Angelo disarmato di fronte al disamore del mondo, in Il cielo sopra Berlino e poi nel sequel Così lontano così vicino era stato complice del cammino spirituale del regista con cui aveva cominciato la carriera in pieno noir (L’amico americano).
Il nuovo cinema tedesco di Handke, Schlöndorff, Herzog, la Germania del dopoguerra, l’annuncio della desolazione di un mondo che entrava in un’altra dimensione, dove era meglio essere un angelo innamorato e invisibile. Insomma la crisi dei rapporti visti dall’angolo espressivo di un attore essenziale, sfaccettato ma sempre europeo, un po’ come Albert Finney morto da poco.
Onorato da premi ovunque, dal David di Donatello al Pardo del Festival di Locarno, Ganz non si fece mai sedurre dalle sirene del cinema americano (solo i Ragazzi venuti dal Brasile) ma accettò sua sponte scegliendo le occasioni di rilancio dello spettacolo intimista.

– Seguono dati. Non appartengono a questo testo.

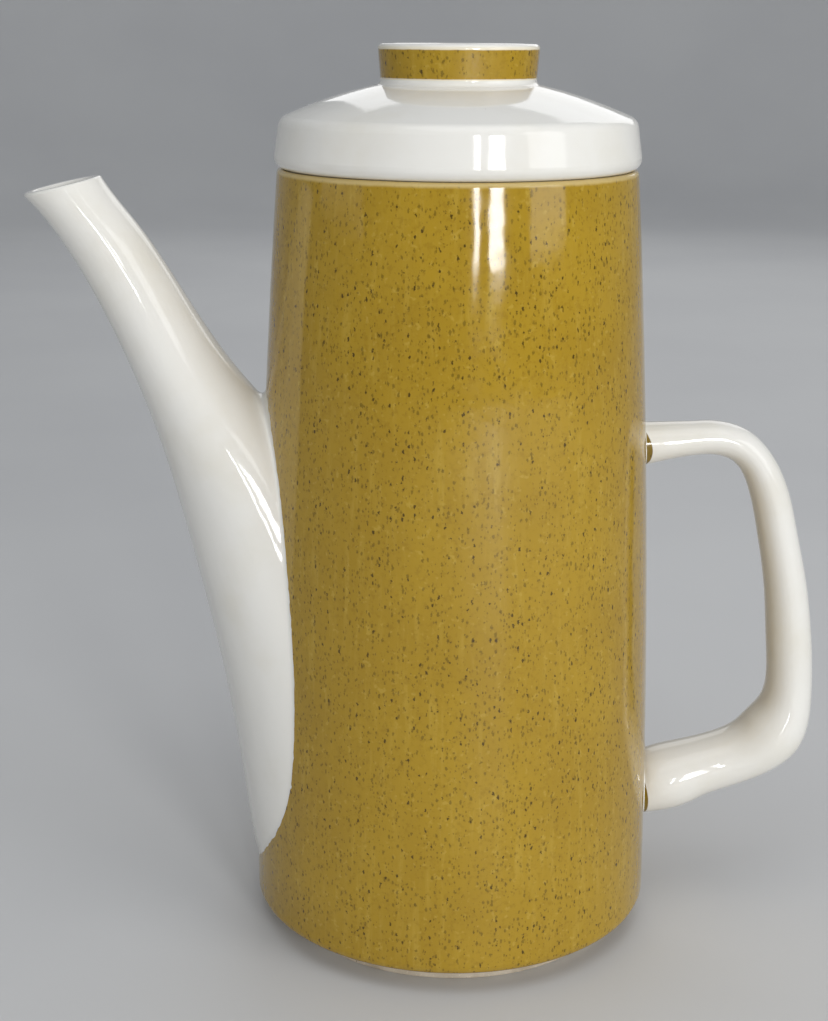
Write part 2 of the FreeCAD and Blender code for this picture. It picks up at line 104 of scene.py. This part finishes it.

Teneva Amleto come bussola e il grande teatro come riferimento, alternando tragedie e commedie dello spirito (L’eternità non è un giorno, testamento di Anghelopoulos) senza il sovrappeso retorico ma con naturale, profonda leggerezza, la stessa con cui sapeva passare da Goethe al nonno di Heidi nella fiaba svizzera rifatta nel 2015: perché in fondo ogni storia, con quegli occhi, era degna d’essere raccontata.